Also, to add the –generate option to ‘pytest’, you must create a conftest.py somewhere in one of the roots above your importers with this module as a plugin:

pytest_plugins = “beancount.ingest.regression_pytest”

See beancount/example/ingest for a full working example.

How to invoke the tests:

Via pytest. First run your test with the –generate option to generate all the expected files. Then inspect them visually for correctness. Finally, check them in to preserve them. You should be able to regress against those correct outputs in the future. Use version control to your advantage to visualize the differences.

class beancount.ingest.regression_pytest.ImporterTestBase
test_extract(importer, file, pytestconfig)

Extract entries from a test file and compare against expected output.

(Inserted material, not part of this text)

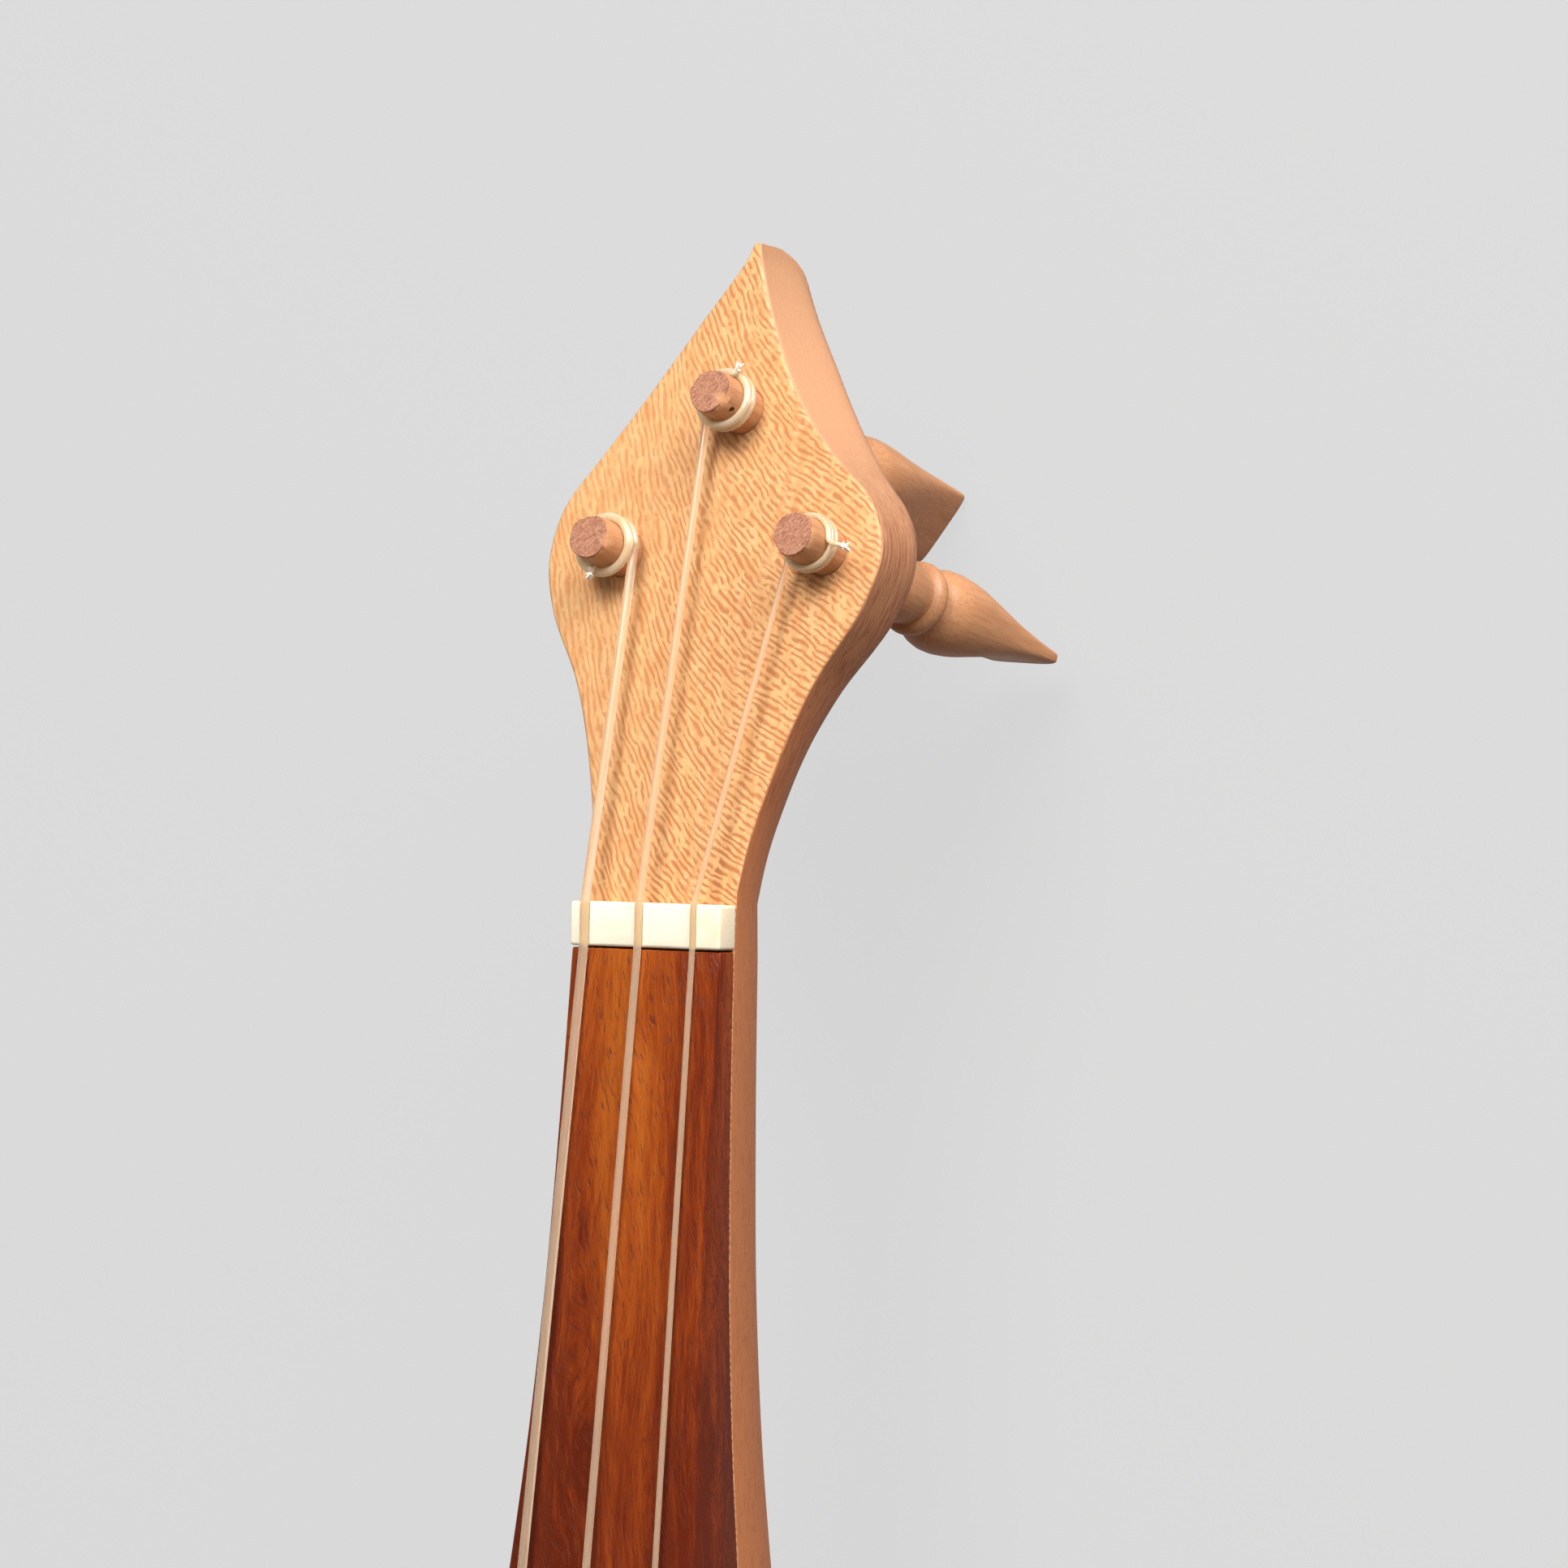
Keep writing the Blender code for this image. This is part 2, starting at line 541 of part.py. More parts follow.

test_file_account(importer, file, pytestconfig)

Compute the selected filing account and compare to an expected output.

test_file_date(importer, file, pytestconfig)

Compute the imported file date and compare to an expected output.

test_file_name(importer, file, pytestconfig)

Compute the imported file name and compare to an expected output.

test_identify(importer, file)

Attempt to identify a file and expect results to be true.

This method does not need to check against an existing expect file. It is just assumed it should return True if your test is setup well (the importer should always identify the test file).

beancount.ingest.regression_pytest.compare_contents_or_generate(actual_string, expect_fn, generate)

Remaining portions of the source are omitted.